* _DATA TO PROCESS_
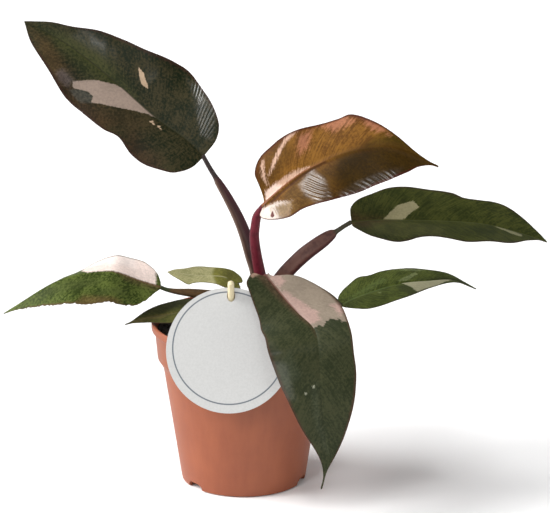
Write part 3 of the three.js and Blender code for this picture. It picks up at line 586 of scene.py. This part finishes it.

...

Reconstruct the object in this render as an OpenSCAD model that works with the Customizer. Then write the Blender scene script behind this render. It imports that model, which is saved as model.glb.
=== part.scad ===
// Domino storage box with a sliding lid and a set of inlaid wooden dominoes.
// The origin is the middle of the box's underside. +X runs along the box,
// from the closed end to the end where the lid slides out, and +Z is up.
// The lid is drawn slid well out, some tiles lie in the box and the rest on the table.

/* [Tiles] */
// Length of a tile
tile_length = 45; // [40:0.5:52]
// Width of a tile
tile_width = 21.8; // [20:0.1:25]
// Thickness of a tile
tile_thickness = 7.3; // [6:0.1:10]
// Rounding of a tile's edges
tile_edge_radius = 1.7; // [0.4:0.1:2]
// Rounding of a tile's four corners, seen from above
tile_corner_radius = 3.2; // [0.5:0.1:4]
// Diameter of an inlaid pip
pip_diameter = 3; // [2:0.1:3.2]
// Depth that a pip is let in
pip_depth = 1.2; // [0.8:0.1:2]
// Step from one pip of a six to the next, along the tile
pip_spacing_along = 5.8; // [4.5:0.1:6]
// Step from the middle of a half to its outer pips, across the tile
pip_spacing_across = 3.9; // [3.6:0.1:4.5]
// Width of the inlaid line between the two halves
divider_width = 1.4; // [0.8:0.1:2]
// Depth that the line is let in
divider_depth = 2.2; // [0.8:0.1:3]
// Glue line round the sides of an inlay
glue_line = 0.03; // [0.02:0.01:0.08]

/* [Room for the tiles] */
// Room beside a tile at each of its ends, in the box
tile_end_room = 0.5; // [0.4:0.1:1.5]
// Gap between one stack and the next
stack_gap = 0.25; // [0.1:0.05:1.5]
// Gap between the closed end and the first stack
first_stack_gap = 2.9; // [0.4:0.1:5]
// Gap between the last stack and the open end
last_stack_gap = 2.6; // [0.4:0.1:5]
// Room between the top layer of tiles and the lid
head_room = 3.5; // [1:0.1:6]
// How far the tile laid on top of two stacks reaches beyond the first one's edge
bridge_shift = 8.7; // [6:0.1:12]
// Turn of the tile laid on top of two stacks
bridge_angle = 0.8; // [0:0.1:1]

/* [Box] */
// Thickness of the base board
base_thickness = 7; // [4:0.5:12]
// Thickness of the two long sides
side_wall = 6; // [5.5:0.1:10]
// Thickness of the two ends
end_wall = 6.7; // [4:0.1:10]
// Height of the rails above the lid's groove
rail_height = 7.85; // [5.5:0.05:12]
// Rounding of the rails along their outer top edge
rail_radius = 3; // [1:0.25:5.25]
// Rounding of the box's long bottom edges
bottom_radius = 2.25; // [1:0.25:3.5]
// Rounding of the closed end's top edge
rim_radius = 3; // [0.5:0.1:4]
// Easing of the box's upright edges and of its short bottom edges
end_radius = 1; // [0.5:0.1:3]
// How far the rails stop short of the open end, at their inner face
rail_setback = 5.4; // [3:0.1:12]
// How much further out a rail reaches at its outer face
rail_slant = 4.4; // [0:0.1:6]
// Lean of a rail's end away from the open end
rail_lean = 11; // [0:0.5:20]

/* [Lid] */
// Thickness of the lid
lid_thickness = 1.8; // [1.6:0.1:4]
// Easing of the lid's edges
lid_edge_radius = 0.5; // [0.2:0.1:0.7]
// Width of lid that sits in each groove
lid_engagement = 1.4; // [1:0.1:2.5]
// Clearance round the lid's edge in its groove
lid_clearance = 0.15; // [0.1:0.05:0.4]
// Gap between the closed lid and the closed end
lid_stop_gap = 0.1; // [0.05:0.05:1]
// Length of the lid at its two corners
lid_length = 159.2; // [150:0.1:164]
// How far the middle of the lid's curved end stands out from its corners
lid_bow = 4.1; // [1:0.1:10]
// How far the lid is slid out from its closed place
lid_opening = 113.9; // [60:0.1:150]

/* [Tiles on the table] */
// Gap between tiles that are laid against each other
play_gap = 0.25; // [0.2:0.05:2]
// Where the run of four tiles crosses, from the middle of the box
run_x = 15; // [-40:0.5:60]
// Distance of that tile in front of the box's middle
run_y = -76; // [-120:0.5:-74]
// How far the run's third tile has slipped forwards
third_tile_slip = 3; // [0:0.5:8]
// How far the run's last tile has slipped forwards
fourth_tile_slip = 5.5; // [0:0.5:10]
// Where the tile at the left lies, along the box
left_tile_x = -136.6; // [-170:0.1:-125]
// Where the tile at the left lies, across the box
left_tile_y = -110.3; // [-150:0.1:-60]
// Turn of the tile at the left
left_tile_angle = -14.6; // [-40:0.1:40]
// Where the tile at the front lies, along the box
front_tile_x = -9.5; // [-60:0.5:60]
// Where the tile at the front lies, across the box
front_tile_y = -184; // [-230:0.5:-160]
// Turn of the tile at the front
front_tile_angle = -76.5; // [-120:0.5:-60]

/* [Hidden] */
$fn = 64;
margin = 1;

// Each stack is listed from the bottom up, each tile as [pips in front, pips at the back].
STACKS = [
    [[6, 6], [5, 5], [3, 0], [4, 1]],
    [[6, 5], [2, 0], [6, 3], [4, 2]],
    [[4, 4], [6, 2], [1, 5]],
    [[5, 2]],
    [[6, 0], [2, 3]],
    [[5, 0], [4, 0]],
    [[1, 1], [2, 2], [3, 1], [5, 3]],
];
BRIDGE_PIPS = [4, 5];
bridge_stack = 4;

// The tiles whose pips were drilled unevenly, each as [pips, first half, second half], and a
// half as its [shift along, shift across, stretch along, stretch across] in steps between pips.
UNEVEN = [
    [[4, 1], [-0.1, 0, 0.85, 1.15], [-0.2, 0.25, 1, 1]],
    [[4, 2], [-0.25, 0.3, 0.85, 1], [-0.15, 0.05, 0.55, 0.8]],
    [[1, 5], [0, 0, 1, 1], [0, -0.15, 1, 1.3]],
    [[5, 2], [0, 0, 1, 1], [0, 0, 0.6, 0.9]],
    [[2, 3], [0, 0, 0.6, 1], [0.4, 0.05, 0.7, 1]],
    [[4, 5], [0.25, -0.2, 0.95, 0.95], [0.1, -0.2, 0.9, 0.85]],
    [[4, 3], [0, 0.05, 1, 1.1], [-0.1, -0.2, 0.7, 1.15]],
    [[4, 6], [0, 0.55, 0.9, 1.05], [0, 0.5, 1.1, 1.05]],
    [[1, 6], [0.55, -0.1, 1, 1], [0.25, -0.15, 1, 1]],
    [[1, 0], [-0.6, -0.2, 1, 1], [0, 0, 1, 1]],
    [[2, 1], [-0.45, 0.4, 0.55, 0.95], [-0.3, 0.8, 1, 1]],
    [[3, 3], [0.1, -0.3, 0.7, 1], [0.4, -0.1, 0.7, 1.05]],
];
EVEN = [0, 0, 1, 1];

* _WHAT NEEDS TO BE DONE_
Extract all lines from the data in which "part" is found.

* _REPLY TO THE TASK_
Write part 3 of the three.js and Blender code for this picture. It picks up at line 586 of scene.py. This part finishes it.
=== part.scad ===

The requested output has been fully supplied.